Failure is supposed to be an orphan, but the economic crisis that started with subprime mortgages and morphed into the Great Recession has a lot of fathers.

They include lenders, investment banks, regulators, ratings agencies, and irresponsible (and sometimes defrauded) borrowers. They also include genuinely well-intentioned people who wanted to expand home ownership.

Throw in the excruciatingly complex financial instruments that figured into the meltdown, and you have enough to daunt the general reader.

Happily, Roger Lowenstein is an adept and entertaining guide.

The End of Wall Street may not be the last word on this economic mess, but it's a good start. If you want to know why insurer AIG's imminent collapse inspired so much terror, or how securities backed by rotten mortgages became successively less decipherable, or how politics paved the way for the Fannie Mae and Freddie Mac disasters, Lowenstein can give a clear explanation.

His dissection of this global catastrophe lacks the thriller pacing of House of Cards, William D. Cohan's fascinating, if highly caffeinated, account of the fall of Bear Stearns. But it is more accessible to someone whose line of work isn't mortgage-backed securities.

Lowenstein has written about business for the Wall Street Journal and the New York Times, and is the author of books about the pension crisis and the costly bailout of Long-Term Capital Management, a fund whose founders included Nobel laureates.

In fact, it's depressing to observe how brilliant and talented many of the central figures in this meltdown are.

One of the smart guys was Stanley O'Neal, the CEO of Merrill Lynch and a man with a genuinely admirable life story. The grandson of a freed slave, he worked his way up from modest circumstances to lead the investment bank. But in 2006, late in the game, he was out to snag a subprime mortgage originator to compete with Lehman Bros., a rival that had aggressively entered that market. (Subprime mortgages were issued to people with a troubled or inadequate credit history.)

A Merrill senior vice president, Pete Kelly, was sent to California to look at New Century Mortgage. Kelly was a skeptic and considered subprime "a dirty business." He checked out the executive parking lot, which was filled with Porsches and Maseratis. And he asked the top executives, "What keeps you guys awake at night?"

They slept like babies, they said. To Kelly, that was the wrong answer for a young company that issued no-money-down loans. "Prudent bankers worry about everything - and they do not, at least not before the business has been tested, drive Maseratis."

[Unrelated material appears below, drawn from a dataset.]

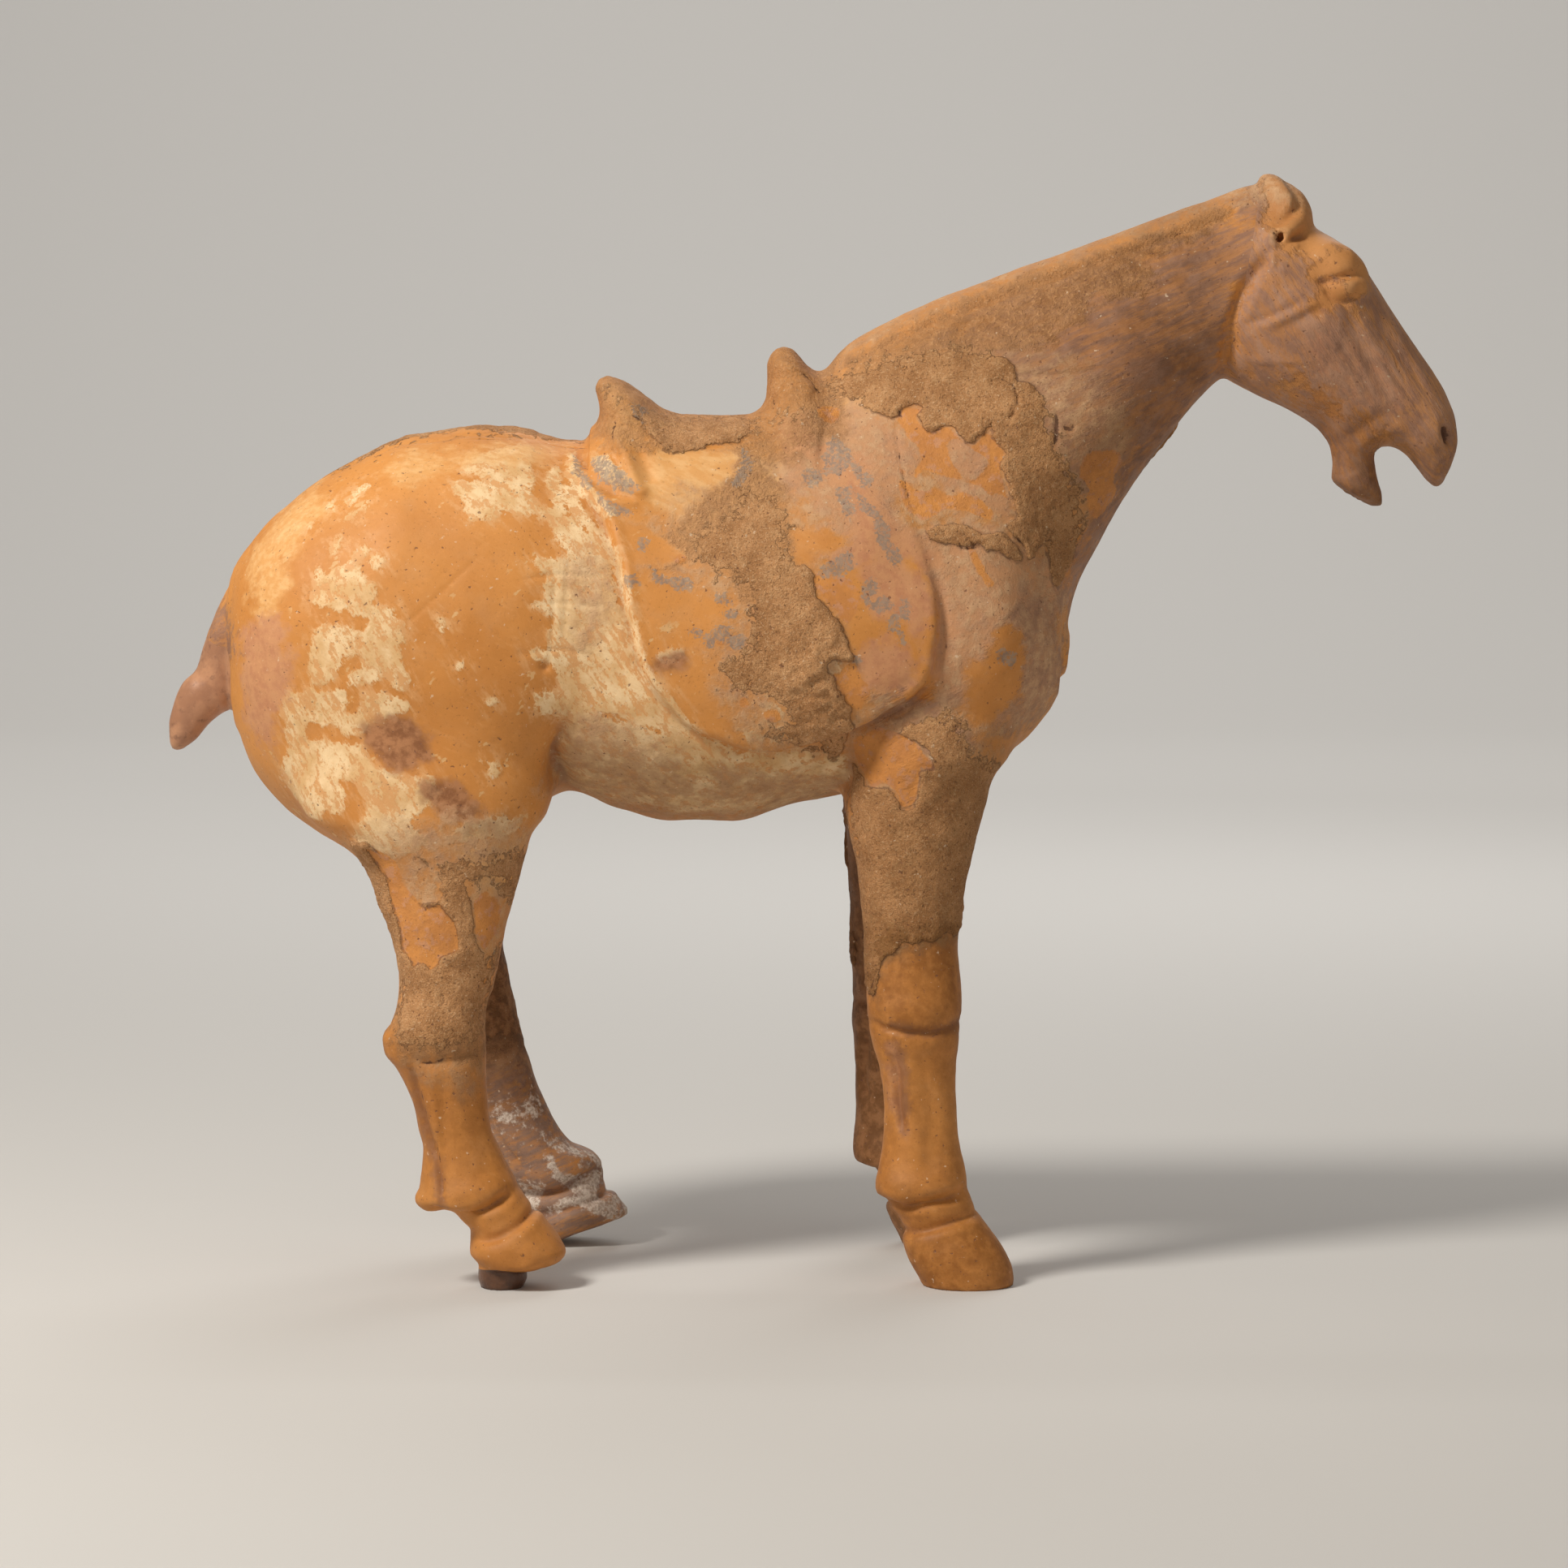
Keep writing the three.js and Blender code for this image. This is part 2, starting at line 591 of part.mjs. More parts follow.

New Century filed for bankruptcy almost exactly three years ago. Merrill agreed to be bought by Bank of America in September 2008, as Lehman Bros. was collapsing; Merrill feared the same fate. Early last year, the Wall Street Journal said the Bank of America deal "set the land-speed record for disaster," and the parties are still having it out.

O'Neal's career crashed before that, in late 2007, but he left with a package that at the time was worth $161 million.

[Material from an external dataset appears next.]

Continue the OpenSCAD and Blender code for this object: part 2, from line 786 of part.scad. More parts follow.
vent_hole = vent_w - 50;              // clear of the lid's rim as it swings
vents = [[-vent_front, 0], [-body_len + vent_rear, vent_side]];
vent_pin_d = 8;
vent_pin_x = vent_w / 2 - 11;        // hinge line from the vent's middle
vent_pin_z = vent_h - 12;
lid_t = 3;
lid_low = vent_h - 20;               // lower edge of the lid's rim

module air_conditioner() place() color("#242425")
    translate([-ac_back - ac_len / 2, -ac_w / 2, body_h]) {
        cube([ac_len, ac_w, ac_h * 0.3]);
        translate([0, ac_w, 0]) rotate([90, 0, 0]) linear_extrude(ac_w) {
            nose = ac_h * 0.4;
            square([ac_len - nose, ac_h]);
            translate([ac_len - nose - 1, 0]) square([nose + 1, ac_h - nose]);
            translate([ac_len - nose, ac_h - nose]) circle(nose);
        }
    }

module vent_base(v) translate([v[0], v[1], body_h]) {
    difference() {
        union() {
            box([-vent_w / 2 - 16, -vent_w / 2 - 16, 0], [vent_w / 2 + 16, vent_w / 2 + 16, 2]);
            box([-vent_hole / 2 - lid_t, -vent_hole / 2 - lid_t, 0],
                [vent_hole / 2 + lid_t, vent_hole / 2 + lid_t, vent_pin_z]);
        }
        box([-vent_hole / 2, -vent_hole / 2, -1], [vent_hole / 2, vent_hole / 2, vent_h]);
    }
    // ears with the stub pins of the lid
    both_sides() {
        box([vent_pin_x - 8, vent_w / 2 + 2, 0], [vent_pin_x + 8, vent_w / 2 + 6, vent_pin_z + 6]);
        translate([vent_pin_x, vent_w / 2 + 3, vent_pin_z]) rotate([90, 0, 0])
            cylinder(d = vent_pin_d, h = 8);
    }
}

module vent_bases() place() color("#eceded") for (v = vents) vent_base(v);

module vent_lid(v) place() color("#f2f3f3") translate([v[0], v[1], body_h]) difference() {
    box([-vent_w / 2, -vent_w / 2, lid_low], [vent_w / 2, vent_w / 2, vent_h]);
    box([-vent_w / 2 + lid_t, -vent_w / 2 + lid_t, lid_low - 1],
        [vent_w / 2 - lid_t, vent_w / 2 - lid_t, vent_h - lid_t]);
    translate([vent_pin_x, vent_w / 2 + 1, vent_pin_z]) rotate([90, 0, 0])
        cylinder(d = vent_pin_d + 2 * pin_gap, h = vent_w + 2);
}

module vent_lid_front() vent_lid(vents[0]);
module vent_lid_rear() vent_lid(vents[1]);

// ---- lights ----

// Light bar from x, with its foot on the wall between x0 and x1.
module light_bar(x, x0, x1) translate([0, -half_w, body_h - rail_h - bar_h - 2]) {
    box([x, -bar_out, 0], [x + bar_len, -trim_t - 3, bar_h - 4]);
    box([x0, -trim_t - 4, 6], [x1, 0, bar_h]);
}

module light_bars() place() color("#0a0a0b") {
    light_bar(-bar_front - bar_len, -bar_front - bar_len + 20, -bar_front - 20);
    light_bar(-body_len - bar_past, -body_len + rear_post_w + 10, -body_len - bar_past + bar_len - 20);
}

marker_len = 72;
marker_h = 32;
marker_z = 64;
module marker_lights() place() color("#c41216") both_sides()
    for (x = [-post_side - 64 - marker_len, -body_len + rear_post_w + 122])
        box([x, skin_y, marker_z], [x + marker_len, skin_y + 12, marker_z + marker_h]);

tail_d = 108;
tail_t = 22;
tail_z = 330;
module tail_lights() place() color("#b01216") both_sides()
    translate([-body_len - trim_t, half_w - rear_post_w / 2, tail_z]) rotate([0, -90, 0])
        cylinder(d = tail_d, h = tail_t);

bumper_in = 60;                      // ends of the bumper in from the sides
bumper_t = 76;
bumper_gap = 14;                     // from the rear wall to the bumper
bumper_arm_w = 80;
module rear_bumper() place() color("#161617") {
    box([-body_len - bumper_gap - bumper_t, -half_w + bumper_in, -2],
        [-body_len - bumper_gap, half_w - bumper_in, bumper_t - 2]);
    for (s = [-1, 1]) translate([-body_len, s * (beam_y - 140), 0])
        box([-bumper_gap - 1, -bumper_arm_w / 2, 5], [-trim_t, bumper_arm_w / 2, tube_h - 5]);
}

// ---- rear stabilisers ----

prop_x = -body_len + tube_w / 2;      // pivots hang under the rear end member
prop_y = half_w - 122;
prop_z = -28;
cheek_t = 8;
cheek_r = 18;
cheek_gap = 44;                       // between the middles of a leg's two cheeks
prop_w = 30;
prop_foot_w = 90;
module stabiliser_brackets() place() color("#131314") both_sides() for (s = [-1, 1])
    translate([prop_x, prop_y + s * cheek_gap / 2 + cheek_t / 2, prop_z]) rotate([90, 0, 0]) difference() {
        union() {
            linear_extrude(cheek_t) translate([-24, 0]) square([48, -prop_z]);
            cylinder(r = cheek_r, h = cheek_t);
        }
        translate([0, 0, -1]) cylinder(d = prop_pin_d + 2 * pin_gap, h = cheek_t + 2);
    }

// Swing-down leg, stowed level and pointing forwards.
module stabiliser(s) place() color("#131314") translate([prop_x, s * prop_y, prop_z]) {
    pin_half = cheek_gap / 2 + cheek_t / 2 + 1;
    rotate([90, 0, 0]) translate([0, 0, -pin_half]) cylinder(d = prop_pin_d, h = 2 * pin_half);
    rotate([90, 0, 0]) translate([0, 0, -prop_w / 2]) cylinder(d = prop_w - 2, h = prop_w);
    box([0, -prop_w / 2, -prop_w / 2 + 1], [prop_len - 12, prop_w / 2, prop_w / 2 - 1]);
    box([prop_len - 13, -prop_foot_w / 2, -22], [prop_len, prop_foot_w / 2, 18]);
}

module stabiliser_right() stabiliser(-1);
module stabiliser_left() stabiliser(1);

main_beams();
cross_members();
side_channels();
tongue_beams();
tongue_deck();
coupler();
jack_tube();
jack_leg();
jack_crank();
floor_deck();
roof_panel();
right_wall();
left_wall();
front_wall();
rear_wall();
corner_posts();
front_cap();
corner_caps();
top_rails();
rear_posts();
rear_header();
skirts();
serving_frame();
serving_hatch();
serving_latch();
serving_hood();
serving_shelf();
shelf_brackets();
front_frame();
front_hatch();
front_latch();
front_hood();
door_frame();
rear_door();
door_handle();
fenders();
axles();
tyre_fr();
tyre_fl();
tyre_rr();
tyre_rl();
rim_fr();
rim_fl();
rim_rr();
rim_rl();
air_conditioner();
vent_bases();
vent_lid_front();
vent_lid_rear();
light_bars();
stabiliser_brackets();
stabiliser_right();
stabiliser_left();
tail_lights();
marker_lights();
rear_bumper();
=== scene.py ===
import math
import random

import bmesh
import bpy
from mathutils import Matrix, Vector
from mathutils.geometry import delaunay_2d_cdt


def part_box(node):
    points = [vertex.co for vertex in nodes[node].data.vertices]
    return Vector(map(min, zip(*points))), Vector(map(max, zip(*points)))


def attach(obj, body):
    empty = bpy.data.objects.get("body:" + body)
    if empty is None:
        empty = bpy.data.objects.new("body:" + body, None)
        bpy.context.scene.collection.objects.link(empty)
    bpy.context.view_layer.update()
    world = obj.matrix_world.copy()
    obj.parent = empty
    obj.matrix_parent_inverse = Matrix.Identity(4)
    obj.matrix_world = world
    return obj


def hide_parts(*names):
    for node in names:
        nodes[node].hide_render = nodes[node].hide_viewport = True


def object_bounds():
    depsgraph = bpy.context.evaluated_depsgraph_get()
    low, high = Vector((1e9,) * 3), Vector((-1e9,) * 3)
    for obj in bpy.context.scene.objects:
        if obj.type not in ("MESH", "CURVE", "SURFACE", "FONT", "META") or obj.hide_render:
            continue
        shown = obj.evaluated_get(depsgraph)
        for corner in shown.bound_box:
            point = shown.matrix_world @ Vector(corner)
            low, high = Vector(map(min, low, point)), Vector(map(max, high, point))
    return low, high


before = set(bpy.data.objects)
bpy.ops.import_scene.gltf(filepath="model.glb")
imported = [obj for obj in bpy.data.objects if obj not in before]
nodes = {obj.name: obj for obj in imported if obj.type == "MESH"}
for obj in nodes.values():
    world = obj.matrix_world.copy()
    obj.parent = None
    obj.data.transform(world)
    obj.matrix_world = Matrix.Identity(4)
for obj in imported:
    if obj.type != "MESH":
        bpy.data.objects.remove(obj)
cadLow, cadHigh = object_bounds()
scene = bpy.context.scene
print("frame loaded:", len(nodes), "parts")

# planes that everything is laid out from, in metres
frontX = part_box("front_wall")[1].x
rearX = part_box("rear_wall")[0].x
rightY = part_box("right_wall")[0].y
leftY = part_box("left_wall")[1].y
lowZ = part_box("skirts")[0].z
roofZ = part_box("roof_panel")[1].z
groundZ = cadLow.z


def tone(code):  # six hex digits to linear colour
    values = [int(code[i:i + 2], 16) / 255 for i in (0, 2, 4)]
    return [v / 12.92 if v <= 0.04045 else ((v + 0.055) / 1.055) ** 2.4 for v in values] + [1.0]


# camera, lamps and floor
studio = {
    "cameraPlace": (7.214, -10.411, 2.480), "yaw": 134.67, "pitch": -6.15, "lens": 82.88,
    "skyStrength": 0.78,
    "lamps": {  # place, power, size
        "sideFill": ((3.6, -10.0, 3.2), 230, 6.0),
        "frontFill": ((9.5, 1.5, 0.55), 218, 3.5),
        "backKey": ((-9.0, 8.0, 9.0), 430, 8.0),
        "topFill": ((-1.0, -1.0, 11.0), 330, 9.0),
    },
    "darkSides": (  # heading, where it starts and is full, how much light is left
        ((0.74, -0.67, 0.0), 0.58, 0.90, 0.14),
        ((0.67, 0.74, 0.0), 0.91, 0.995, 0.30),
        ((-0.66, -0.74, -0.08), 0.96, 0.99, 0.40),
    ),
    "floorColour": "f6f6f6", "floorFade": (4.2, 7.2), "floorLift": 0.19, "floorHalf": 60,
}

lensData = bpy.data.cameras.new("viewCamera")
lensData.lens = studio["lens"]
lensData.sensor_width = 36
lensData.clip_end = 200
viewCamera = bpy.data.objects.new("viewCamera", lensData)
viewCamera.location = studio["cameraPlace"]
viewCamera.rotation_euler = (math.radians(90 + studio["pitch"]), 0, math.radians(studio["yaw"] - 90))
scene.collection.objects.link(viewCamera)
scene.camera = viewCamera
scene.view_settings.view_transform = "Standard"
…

Lowenstein's tale of wreckage has many fascinating characters: Kerry Killinger, who drove Washington Mutual into the largest bank failure in U.S. history; Angelo Mozilo, whose Countrywide Financial competed with WAMU to see who could issue the flimsiest mortgages; J. Christopher Flowers, the head of a small private-equity firm who "had a way of popping up at critical junctures on Wall Street."

Along with the profiles, Lowenstein provides valuable context. One example: He challenges the common belief that housing prices had never fallen (and therefore never would). But they had fallen. Lowenstein cites data provided by Mark Zandi, of Moody's Economy.com in West Chester, that indicated prices had fallen less than 1 percent in 1963 and by much more in 1941. And of course, they dropped sharply in 1929-33. More than that, "The character of loans written by Countrywide and WAMU was so different from those of earlier eras that the statistics on which their models were based were virtually useless."

In retrospect, that was staggeringly obvious. But as data-driven as so much of modern finance is, it seems every bit as driven by emotion, and even fantasy. Economists Carmen M. Reinhart and Kenneth Rogoff titled their recent book This Time Is Different, and that captures the wishful thinking that has animated too much of financial decision making.

Michael Lewis, who has been promoting The Big Short, his own account of the economic meltdown, said in a recent TV interview that most of the time, knowing more about an issue makes you less angry about it. But in this case, he said, the more you know about what happened, the angrier you are.

The End of Wall Street is a calm, reasoned, and often witty tour of the current financial landscape and how it got that way. But Lowenstein's outrage is clear.